Change testcase a little bit, gcc now can generate lock btc void func1(); void func(unsigned long *counter) { if (__atomic_fetch_xor(counter, 1, __ATOMIC_ACQ_REL) & 1) { func1(); } } func(unsigned long*): lock btc QWORD PTR [rdi], 0 jc .L4 ret .L4: jmp func1()
(In reply to Hongtao.liu from comment #4) > Change testcase a little bit, gcc now can generate lock btc > > > void func1(); > > void func(unsigned long *counter) > { > if (__atomic_fetch_xor(counter, 1, __ATOMIC_ACQ_REL) & 1) { > func1(); > } > } > > > func(unsigned long*): > lock btc QWORD PTR [rdi], 0 > jc .L4 > ret > .L4: > jmp func1() We should rewrite the original test to the canonical form, similar to r12-5102. Hongtao, can you do that?

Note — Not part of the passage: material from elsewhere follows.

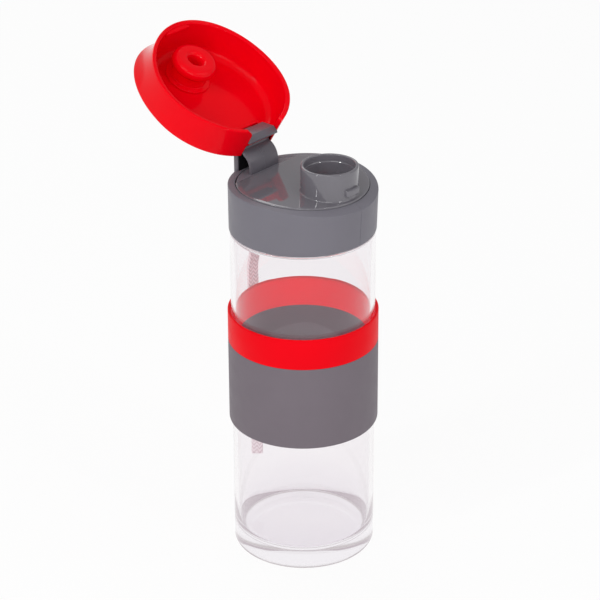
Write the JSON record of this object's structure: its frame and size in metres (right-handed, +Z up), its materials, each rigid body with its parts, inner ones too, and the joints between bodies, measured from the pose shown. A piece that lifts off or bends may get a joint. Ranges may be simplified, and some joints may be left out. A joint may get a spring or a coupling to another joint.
{
  "type": "water bottle",
  "caption": "Clear straight drinking bottle with a soft grip band, a screw cap with a raised spout, a hinged flip lid with a stopper plug, and a hanging webbing strap.",
  "frame": {"origin": "centre of the base, on the surface that the bottle stands on", "axes": "+Z up along the bottle, +Y towards the lid's hinge, the spout is at -Y"},
  "size_m": [0.0776, 0.1405, 0.2701],
  "materials": {
    "clear_glass": "clear with a faint warm tint, polished",
    "grey_silicone": "soft matt silicone",
    "red_silicone": "soft satin silicone",
    "grey_plastic": "fine matt grain",
    "grey_gloss": "gloss",
    "seal_silicone": "soft silicone",
    "red_gloss": "high gloss",
    "plug_silicone": "smooth satin silicone",
    "webbing": "woven webbing with a herringbone weave"
  },
  "bodies": {
    "bottle": {"bottle_body": "clear_glass", "grip_sleeve": "grey_silicone", "grip_band": "red_silicone"},
    "seal": {"cap_seal": "seal_silicone"},
    "cap": {"collar_ring": "grey_plastic", "spout_deck": "grey_gloss", "strap_loop": "webbing"},
    "lid": {"lid_shell": "red_gloss", "lid_plug": "plug_silicone"}
  },
  "joints": [
    {"name": "cap_rise", "type": "slide", "parent": "bottle", "child": "seal", "axis": [0, 0, 1], "range_m": [0, 0.006]},
    {"name": "cap_turn", "type": "hinge", "parent": "seal", "child": "cap", "pos_m": [0, 0, 0.19], "axis": [0, 0, 1], "range_deg": [0, 540]},
    {"name": "lid_hinge", "type": "hinge", "parent": "cap", "child": "lid", "pos_m": [0, 0.0325, 0.21965], "axis": [1, 0, 0], "range_deg": [0, 150.5]}
  ],
  "couplings": [
    {"joint": "cap_rise", "follows": "cap_turn", "m_per_rad": 0.00063662}
  ]
}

(In reply to H.J. Lu from comment #5) > (In reply to Hongtao.liu from comment #4) > > Change testcase a little bit, gcc now can generate lock btc > > > > > > void func1(); > > > > void func(unsigned long *counter) > > { > > if (__atomic_fetch_xor(counter, 1, __ATOMIC_ACQ_REL) & 1) { > > func1(); > > } > > } > > > > > > func(unsigned long*): > > lock btc QWORD PTR [rdi], 0 > > jc .L4 > > ret > > .L4: > > jmp func1() > > We should rewrite the original test to the canonical form, similar to > r12-5102. > Hongtao, can you do that? The orginal testcase is not equal to btc, __atomic_fetch_xor(counter, 1, __ATOMIC_ACQ_REL) == 1 require other bits of *counter is 0. And as #c1 said, we don't have instructions to keep the old or new value of xor or ior in a register. I can't find a way to optimize off the exchangeloop.